Sul fronte della liquidità, dopo un lieve miglioramento registrato nel 2013, il rapporto impieghi/depositi riferito al settore privato, che aveva raggiunto il 230% nel picco della crisi nel settembre 2009, è tornato a salire portandosi al 157% a fine settembre. A livello aggregato gli indici di capitalizzazione sono scesi sensibilmente sotto il 10%, il minimo di vigilanza, nel febbraio scorso (passando da 13,8% in gennaio a 7,37% in febbraio), per effetto dell’impatto del deprezzamento del cambio sulla posizione netta negativa in valuta estera, le più elevate sofferenze e l’aumento degli accantonamenti.
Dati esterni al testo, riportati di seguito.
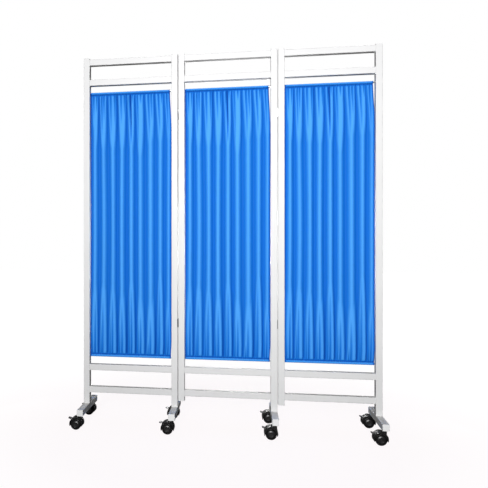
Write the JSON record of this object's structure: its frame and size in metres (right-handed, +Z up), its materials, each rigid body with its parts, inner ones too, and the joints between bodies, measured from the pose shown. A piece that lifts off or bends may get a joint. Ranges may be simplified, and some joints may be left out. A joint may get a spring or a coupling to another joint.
{
  "type": "folding privacy screen",
  "caption": "Folding clinic privacy screen: white square-tube panels on hinges, gathered blue curtains on rods, and cross legs on braked swivel casters.",
  "frame": {"origin": "on the floor, under the middle of the box round the opened screen", "axes": "+X along the opened panels to the right as seen from the front, +Y to the back, +Z up"},
  "size_m": [1.4546, 0.282, 1.8],
  "materials": {
    "white_powder_coat": "satin white powder coat",
    "white_cap_plastic": "moulded white plastic",
    "curtain_cloth": "plain woven polyester, gathered",
    "rod_steel": "bright drawn steel",
    "hinge_steel": "dull zinc",
    "zinc_steel": "zinc plated",
    "black_plastic": "moulded black nylon",
    "wheel_plastic": "black polyurethane tread on a glossy disc",
    "lever_plastic": "moulded black nylon"
  },
  "bodies": {
    "middle_panel": {"middle_panel_left_post": "white_powder_coat", "middle_panel_right_post": "white_powder_coat", "middle_panel_upper_rails": "white_powder_coat", "middle_panel_lower_rails": "white_powder_coat", "middle_panel_curtain_rods": "rod_steel", "middle_panel_curtain": "curtain_cloth", "middle_panel_post_caps": "white_cap_plastic", "left_seam_middle_panel_hinge_leaves": "hinge_steel", "right_seam_middle_panel_hinge_leaves": "hinge_steel", "hinge_pins": "hinge_steel", "leg_3": "white_powder_coat", "middle_panel_leg_caps": "white_cap_plastic", "middle_panel_caster_stems": "zinc_steel"},
    "left_panel": {"left_panel_left_post": "white_powder_coat", "left_panel_right_post": "white_powder_coat", "left_panel_upper_rails": "white_powder_coat", "left_panel_lower_rails": "white_powder_coat", "left_panel_curtain_rods": "rod_steel", "left_panel_curtain": "curtain_cloth", "left_panel_post_caps": "white_cap_plastic", "left_seam_left_panel_hinge_leaves": "hinge_steel", "leg_1": "white_powder_coat", "leg_2": "white_powder_coat", "left_panel_leg_caps": "white_cap_plastic", "left_panel_caster_stems": "zinc_steel"},
    "right_panel": {"right_panel_left_post": "white_powder_coat", "right_panel_right_post": "white_powder_coat", "right_panel_upper_rails": "white_powder_coat", "right_panel_lower_rails": "white_powder_coat", "right_panel_curtain_rods": "rod_steel", "right_panel_curtain": "curtain_cloth", "right_panel_post_caps": "white_cap_plastic", "right_seam_right_panel_hinge_leaves": "hinge_steel", "leg_4": "white_powder_coat", "right_panel_leg_caps": "white_cap_plastic", "right_panel_caster_stems": "zinc_steel"},
    "leg_1_front_caster": {"leg_1_front_caster_hood": "black_plastic"},
    "leg_1_front_wheels": {"leg_1_front_caster_wheels": "wheel_plastic"},
    "leg_1_front_lever": {"leg_1_front_caster_lever": "lever_plastic"},
    "leg_1_rear_caster": {"leg_1_rear_caster_hood": "black_plastic"},
    "leg_1_rear_wheels": {"leg_1_rear_caster_wheels": "wheel_plastic"},
    "leg_1_rear_lever": {"leg_1_rear_caster_lever": "lever_plastic"},
    "leg_2_front_caster": {"leg_2_front_caster_hood": "black_plastic"},
    "leg_2_front_wheels": {"leg_2_front_caster_wheels": "wheel_plastic"},
    "leg_2_front_lever": {"leg_2_front_caster_lever": "lever_plastic"},
    "leg_2_rear_caster": {"leg_2_rear_caster_hood": "black_plastic"},
    "leg_2_rear_wheels": {"leg_2_rear_caster_wheels": "wheel_plastic"},
    "leg_2_rear_lever": {"leg_2_rear_caster_lever": "lever_plastic"},
    "leg_3_front_caster": {"leg_3_front_caster_hood": "black_plastic"},
    "leg_3_front_wheels": {"leg_3_front_caster_wheels": "wheel_plastic"},
    "leg_3_front_lever": {"leg_3_front_caster_lever": "lever_plastic"},
    "leg_3_rear_caster": {"leg_3_rear_caster_hood": "black_plastic"},
    "leg_3_rear_wheels": {"leg_3_rear_caster_wheels": "wheel_plastic"},
    "leg_3_rear_lever": {"leg_3_rear_caster_lever": "lever_plastic"},
    "leg_4_front_caster": {"leg_4_front_caster_hood": "black_plastic"},
    "leg_4_front_wheels": {"leg_4_front_caster_wheels": "wheel_plastic"},
    "leg_4_front_lever": {"leg_4_front_caster_lever": "lever_plastic"},
    "leg_4_rear_caster": {"leg_4_rear_caster_hood": "black_plastic"},
    "leg_4_rear_wheels": {"leg_4_rear_caster_wheels": "wheel_plastic"},
    "leg_4_rear_lever": {"leg_4_rear_caster_lever": "lever_plastic"}
  },
  "joints": [
    {"name": "left_seam_fold", "type": "hinge", "parent": "middle_panel", "child": "left_panel", "pos_m": [-0.21277, -0.0186, 1], "axis": [0, 0, 1], "range_deg": [0, 135]},
    {"name": "right_seam_fold", "type": "hinge", "parent": "middle_panel", "child": "right_panel", "pos_m": [0.25813, 0.0186, 1], "axis": [0, 0, 1], "range_deg": [0, 135]},
    {"name": "leg_1_front_swivel", "type": "hinge", "parent": "left_panel", "child": "leg_1_front_caster", "pos_m": [-0.66697, -0.118, 0.0607], "axis": [0, 0, 1], "continuous": true},
    {"name": "leg_1_front_roll", "type": "hinge", "parent": "leg_1_front_caster", "child": "leg_1_front_wheels", "pos_m": [-0.68697, -0.118, 0.025], "axis": [0, 1, 0], "continuous": true},
    {"name": "leg_1_front_brake", "type": "hinge", "parent": "leg_1_front_caster", "child": "leg_1_front_lever", "pos_m": [-0.70634, -0.118, 0.04577], "axis": [0, 1, 0], "range_deg": [-18, 0]},
    {"name": "leg_1_rear_swivel", "type": "hinge", "parent": "left_panel", "child": "leg_1_rear_caster", "pos_m": [-0.66697, 0.118, 0.0607], "axis": [0, 0, 1], "continuous": true},
    {"name": "leg_1_rear_roll", "type": "hinge", "parent": "leg_1_rear_caster", "child": "leg_1_rear_wheels", "pos_m": [-0.68697, 0.118, 0.025], "axis": [0, 1, 0], "continuous": true},
    {"name": "leg_1_rear_brake", "type": "hinge", "parent": "leg_1_rear_caster", "child": "leg_1_rear_lever", "pos_m": [-0.70634, 0.118, 0.04577], "axis": [0, 1, 0], "range_deg": [-18, 0]},
    {"name": "leg_2_front_swivel", "type": "hinge", "parent": "left_panel", "child": "leg_2_front_caster", "pos_m": [-0.22947, -0.118, 0.0607], "axis": [0, 0, 1], "continuous": true},
    {"name": "leg_2_front_roll", "type": "hinge", "parent": "leg_2_front_caster", "child": "leg_2_front_wheels", "pos_m": [-0.24947, -0.118, 0.025], "axis": [0, 1, 0], "continuous": true},
    {"name": "leg_2_front_brake", "type": "hinge", "parent": "leg_2_front_caster", "child": "leg_2_front_lever", "pos_m": [-0.26883, -0.118, 0.04577], "axis": [0, 1, 0], "range_deg": [-18, 0]},
    {"name": "leg_2_rear_swivel", "type": "hinge", "parent": "left_panel", "child": "leg_2_rear_caster", "pos_m": [-0.22947, 0.118, 0.0607], "axis": [0, 0, 1], "continuous": true},
    {"name": "leg_2_rear_roll", "type": "hinge", "parent": "leg_2_rear_caster", "child": "leg_2_rear_wheels", "pos_m": [-0.24947, 0.118, 0.025], "axis": [0, 1, 0], "continuous": true},
    {"name": "leg_2_rear_brake", "type": "hinge", "parent": "leg_2_rear_caster", "child": "leg_2_rear_lever", "pos_m": [-0.26883, 0.118, 0.04577], "axis": [0, 1, 0], "range_deg": [-18, 0]},
    {"name": "leg_3_front_swivel", "type": "hinge", "parent": "middle_panel", "child": "leg_3_front_caster", "pos_m": [0.24143, -0.118, 0.0607], "axis": [0, 0, 1], "continuous": true},
    {"name": "leg_3_front_roll", "type": "hinge", "parent": "leg_3_front_caster", "child": "leg_3_front_wheels", "pos_m": [0.22143, -0.118, 0.025], "axis": [0, 1, 0], "continuous": true},
    {"name": "leg_3_front_brake", "type": "hinge", "parent": "leg_3_front_caster", "child": "leg_3_front_lever", "pos_m": [0.20206, -0.118, 0.04577], "axis": [0, 1, 0], "range_deg": [-18, 0]},
    {"name": "leg_3_rear_swivel", "type": "hinge", "parent": "middle_panel", "child": "leg_3_rear_caster", "pos_m": [0.24143, 0.118, 0.0607], "axis": [0, 0, 1], "continuous": true},
    {"name": "leg_3_rear_roll", "type": "hinge", "parent": "leg_3_rear_caster", "child": "leg_3_rear_wheels", "pos_m": [0.22143, 0.118, 0.025], "axis": [0, 1, 0], "continuous": true},
    {"name": "leg_3_rear_brake", "type": "hinge", "parent": "leg_3_rear_caster", "child": "leg_3_rear_lever", "pos_m": [0.20206, 0.118, 0.04577], "axis": [0, 1, 0], "range_deg": [-18, 0]},
    {"name": "leg_4_front_swivel", "type": "hinge", "parent": "right_panel", "child": "leg_4_front_caster", "pos_m": [0.71233, -0.118, 0.0607], "axis": [0, 0, 1], "continuous": true},
    {"name": "leg_4_front_roll", "type": "hinge", "parent": "leg_4_front_caster", "child": "leg_4_front_wheels", "pos_m": [0.69233, -0.118, 0.025], "axis": [0, 1, 0], "continuous": true},
    {"name": "leg_4_front_brake", "type": "hinge", "parent": "leg_4_front_caster", "child": "leg_4_front_lever", "pos_m": [0.67297, -0.118, 0.04577], "axis": [0, 1, 0], "range_deg": [-18, 0]},
    {"name": "leg_4_rear_swivel", "type": "hinge", "parent": "right_panel", "child": "leg_4_rear_caster", "pos_m": [0.71233, 0.118, 0.0607], "axis": [0, 0, 1], "continuous": true},
    {"name": "leg_4_rear_roll", "type": "hinge", "parent": "leg_4_rear_caster", "child": "leg_4_rear_wheels", "pos_m": [0.69233, 0.118, 0.025], "axis": [0, 1, 0], "continuous": true},
    {"name": "leg_4_rear_brake", "type": "hinge", "parent": "leg_4_rear_caster", "child": "leg_4_rear_lever", "pos_m": [0.67297, 0.118, 0.04577], "axis": [0, 1, 0], "range_deg": [-18, 0]}
  ]
}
Il sostegno finanziario del FMI, che svolge anche un ruolo essenziale nella guida dell’attuazione delle riforme, diventa allora essenziale per garantire lo svolgimento dell’attività bancaria nel Paese.

Lo stock di investimenti produttivi esteri (IDE) in Ucraina nel 2014 era pari a 64 miliardi di dollari (47% del PIL). I principali settori di destinazione degli IDE risultano essere, nell’ordine, quelli di industria, servizi e primario. Tra i servizi spiccano servizi finanziari e commercio, mentre nel primario il comparto minerario estrattivo. Tuttavia, lo scoppio della guerra civile ha portato a un calo drastico dei flussi di IDE (-90%). L’industria manifatturiera ucraina vede il prevalere del comparto agro-alimentare (22%), seguito da metallurgia (19%), macchinari e mezzi di trasporto (7%), legno, carta e stampa (4%), prodotti petroliferi raffinati (4%), minerali non metallici (3%). Ecco allora che, se nel corso del 2014 l’indice della produzione industriale ha segnato un ribasso del 10%, nei primi nove mesi dell’anno scorso il calo è stato di circa il 17%.